Local battery energy storage systems (BESS), whether paired with solar or standalone, can shave peaks, reduce congestion, defer transmission, and provide fast-responding reliability. These benefits are real. What’s missing is transparency—and compensation. Commercial and industrial customers are charged based on coincident and non-coincident peaks, yet when they invest in batteries that reduce those peaks, most of the economic value accrues to the system, not the customer. Residential batteries are often treated as if they do not exist at all.
Local Authority, Delegated Away
This system was never supposed to function this way.
Public power and cooperative utilities were originally intended to have the ability—and the responsibility—to pursue local resources when they were cheaper, more reliable, or better aligned with community needs. Over time, many co-ops and municipal utilities have voluntarily delegated or waived that authority, relying instead on centralized wholesale contracts and market procurement to meet their obligations.

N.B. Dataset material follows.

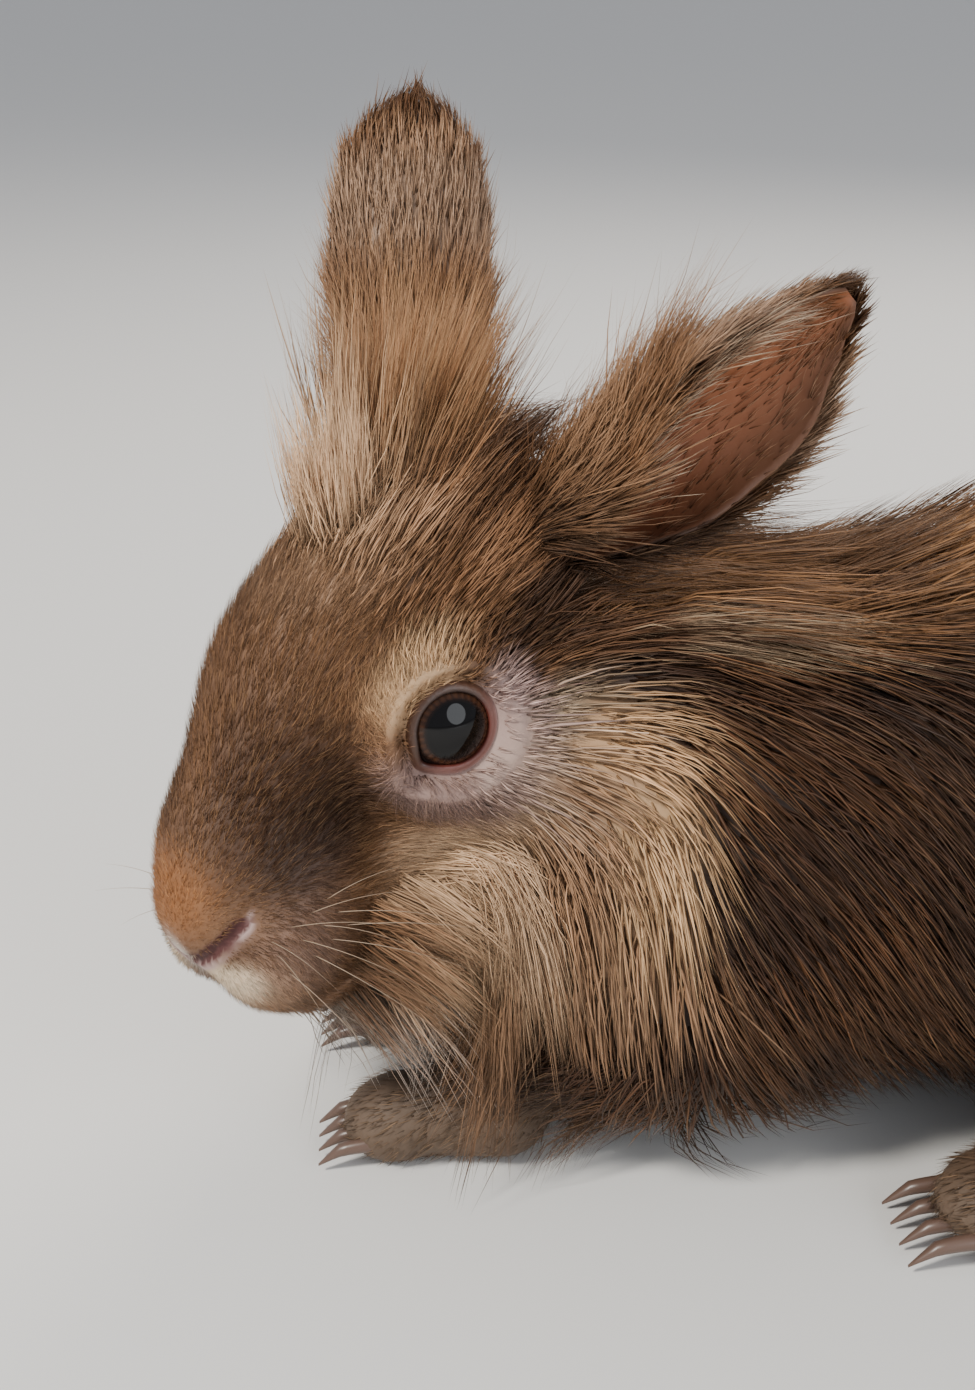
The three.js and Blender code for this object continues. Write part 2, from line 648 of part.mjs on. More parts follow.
const sides = ["left", "right"];
const forSide = (side, point) => (side === "left" ? point : across(point));
const grownEars = Object.values(ears).map((ear) => solidOf(earGeometry(ear, GAP)));
const sockets = [];
for (const side of sides) {
  const at = forSide(side, EYE_AT);
  const eye = ballGeometry({ at, radii: Array(3).fill(EYE_RADIUS) }, 14, 8);
  addNode(`eye_${side}`, solidOf(eye.clone().applyMatrix4(headMatrix)), 0x17100e, 0.08);
  const axis = vec(...forSide(side, EYE_AXIS)).normalize();
  const slit = new THREE.CylinderGeometry(1, 1, 1, 18).rotateX(Math.PI / 2).translate(0, 0, 0.5)
    .scale(EYE_OPENING[0] / 2, EYE_OPENING[1] / 2, 30);
  const turn = new THREE.Matrix4().lookAt(vec(0, 0, 0), axis.clone().negate(), vec(0, 0, 1))
    .setPosition(...at);
  sockets.push(solidOf(grown(eye).applyMatrix4(headMatrix)));
  sockets.push(solidOf(slit.applyMatrix4(turn).applyMatrix4(headMatrix)));
}
const faceCuts = [sockets, grownEars, creases.flatMap(creaseSolids)];
addNode("head", oneBody(clearOf(withLocks(solidOf(headSkin), headLocks), faceCuts)));

// Ears stand on the head

for (const [side, ear] of Object.entries(ears))
  addNode(`ear_${side}`, oneBody(clearOf(solidOf(earGeometry(ear)), [grownHead, grownBody])));

// Neck, torso and thighs share one surface

const bodySolid = solidOf(bodySkin).intersect(aboveFloor);
const cutAlong = vec(...BREAST).sub(vec(...NAPE)).normalize();
const neckWards = vec(-1, 0, 0).cross(cutAlong).normalize();
const torsoWards = neckWards.clone().negate();
const halfGap = GAP / 2;
const neckSide = beyond(vec(...NAPE).addScaledVector(neckWards, halfGap), neckWards);
const torsoSide = beyond(vec(...NAPE).addScaledVector(torsoWards, halfGap), torsoWards);
const neckCore = bodySolid.intersect(neckSide);
const overNeck = [grownHead, grownHeadLocks, grownEars];
addNode("neck", oneBody(clearOf(withLocks(neckCore, neckLocks), overNeck)));

const overBody = [...overNeck, grownNeckLocks];
let torso = bodySolid.intersect(torsoSide);
for (const side of sides) {
  const cutter = ballGeometry({ ...thighCut, at: forSide(side, thighCut.at) }, 16, 10);
  addNode(`hindleg_${side}`, oneBody(bodySolid.intersect(solidOf(cutter))));
  torso = torso.subtract(solidOf(grown(cutter)));
}
addNode("torso", oneBody(clearOf(torso, overBody)));

// Limbs, claws and tail

function clawsOf({ middle, spread, line }, side) {
  const sign = side === "left" ? 1 : -1;
  return Array.from({ length: CLAWS }, (_, i) => {
    const aside = (i - (CLAWS - 1) / 2) * spread;
    return clawSolid(sign * (middle + aside), sign * aside * CLAW_SPLAY, line);
  });
}

function addLimb(name, masses, step, cutters, claws) {
  const skin = surfaceOf(fieldOf(masses), gridAround(masses, step));
  const whole = claws.reduce((sum, claw) => sum.add(claw), solidOf(skin).intersect(aboveFloor));
  addNode(name, oneBody(clearOf(whole, [grownBody, ...cutters])));
  return solidOf(grown(skin));
}
addLimb("tail", tailMasses, 7, [], []);
for (const side of sides) {
  const own = (masses) => (side === "left" ? masses : masses.map(mirrored));
  const grownPaw = addLimb(`forepaw_${side}`, own(forepawMasses), 5.8, overBody, clawsOf(foreClaws, side));
  addLimb(`foreleg_${side}`, own(forelegMasses), 7, [grownPaw, ...overBody], []);
  addLimb(`hindfoot_${side}`, own(hindfootMasses), 9, [], clawsOf(hindClaws, side));
}

// The origin is the centre of the whole at floor level

const box = new THREE.Box3().setFromObject(group);
const centre = box.getCenter(vec(0, 0, 0));
for (const mesh of group.children) mesh.geometry.translate(-centre.x, -centre.y, 0);

export default group;
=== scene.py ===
# A lionhead rabbit, life size, crouched with its head low and turned a little to its left.
# One skin lies under the coat. The coat is many thin solid tufts that follow its lie, with the
# long fur of forelock, cheeks, beard and ruff combed in locks. All shapes are worked out in
# millimetres in the animal's own frame, +Z up, nose to -Y, the animal's left side +X. The head
# has a turned frame of its own, with its middle between the eyes. Places in it are called q.

import math

import bpy
import numpy as np
from mathutils import Matrix, Vector
from mathutils.kdtree import KDTree


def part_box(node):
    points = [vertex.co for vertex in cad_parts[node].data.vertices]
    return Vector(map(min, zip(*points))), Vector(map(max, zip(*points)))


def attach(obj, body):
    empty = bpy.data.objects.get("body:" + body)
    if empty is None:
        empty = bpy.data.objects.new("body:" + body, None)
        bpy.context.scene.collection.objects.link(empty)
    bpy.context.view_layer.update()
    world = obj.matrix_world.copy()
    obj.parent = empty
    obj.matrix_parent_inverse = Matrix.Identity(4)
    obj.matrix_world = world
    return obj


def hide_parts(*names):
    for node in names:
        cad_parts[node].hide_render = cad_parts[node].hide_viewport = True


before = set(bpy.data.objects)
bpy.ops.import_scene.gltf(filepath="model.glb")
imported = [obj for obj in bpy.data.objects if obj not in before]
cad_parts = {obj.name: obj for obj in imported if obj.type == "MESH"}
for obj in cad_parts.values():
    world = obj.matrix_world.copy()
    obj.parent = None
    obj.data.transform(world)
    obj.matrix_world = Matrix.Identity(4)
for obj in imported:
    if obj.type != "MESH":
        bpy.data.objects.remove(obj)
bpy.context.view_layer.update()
rng = np.random.default_rng(20)
MM = 0.001
QUICK = 1.0  # share of the tufts that are drawn

# Sizes and places as in the solids. Only the eye's opening is wider, by about half a millimetre.

HEAD_AT = np.array([10.0, -90.0, 79.5])  # midpoint between the eyes
HEAD_PITCH, HEAD_YAW, HEAD_ROLL = 23.5, 38, 4
EYE_RADIUS = 8.2
EYE_AT = np.array([15.4, 0.0, 0.0])
EYE_AXIS = np.array([0.95, -0.27, 0.12])
EYE_ROUND = 5.8  # radius of the round part of the opening between the lids
EYE_CORNER = 7.8  # from its middle to its front corner
CORNER_ANGLE = 203  # degrees, where the back is 0 and up is 90
CORNER_SOFTNESS = 0.12  # radians
BROW_TILT = math.radians(15)  # between up at the eye and up in the head
NOSTRIL_HALF, CLEFT_HALF, MOUTH_HALF = 0.95, 0.62, 0.8  # half widths of these lines
SKIN_FLOOR = 0.6  # the skin's height above the floor

# Steps of the grids on which the skin is found and the coat is combed

SKIN_FINE, SKIN_COARSE = 1.0, 3.4
COMB_STEP = 2.5

# The coat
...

The result is that local generation, local capacity, and local flexibility are no longer evaluated on their merits. Even when customer-owned or community-scale resources are demonstrably cost-effective, utilities are often structurally prevented—or contractually discouraged—from using them. Centralized procurement becomes the default, not because it is cheaper, but because it is administratively easier and financially familiar. Paying centralized markets for capacity and reliability is treated as prudent. Paying local customers or communities for providing the same services is treated as an exception.
This is not a failure of clean energy. It is a failure of how capacity, reliability, and cost recovery are planned and compensated. Minnesota’s clean-energy transition does not require ever-larger transmission projects, rising capacity costs, and the systematic exclusion of local solutions. It requires recognizing, enabling, and paying for resources that already exist—whether they are owned by customers, communities, or local utilities themselves.
The question is no longer whether these resources can contribute.
The question is whether the system is willing to use them.
I started this blog because after many years working in renewable energy and electrical construction, I’ve watched the gap widen between how the utility industry explains rising costs and how those costs are created. The system is esoteric and opaque.
I’ve raised concerns privately, in meetings and discussions with policymakers and industry participants, and often felt they were politely acknowledged—and then ignored.
This space is an attempt to say some of those things publicly. At a minimum, it offers a field-level perspective from someone who builds and connects these systems. At best, it might help broaden the conversation about reliability, cost, and the role of local resources.
This is the first of several posts. My focus is on distributed generation and storage.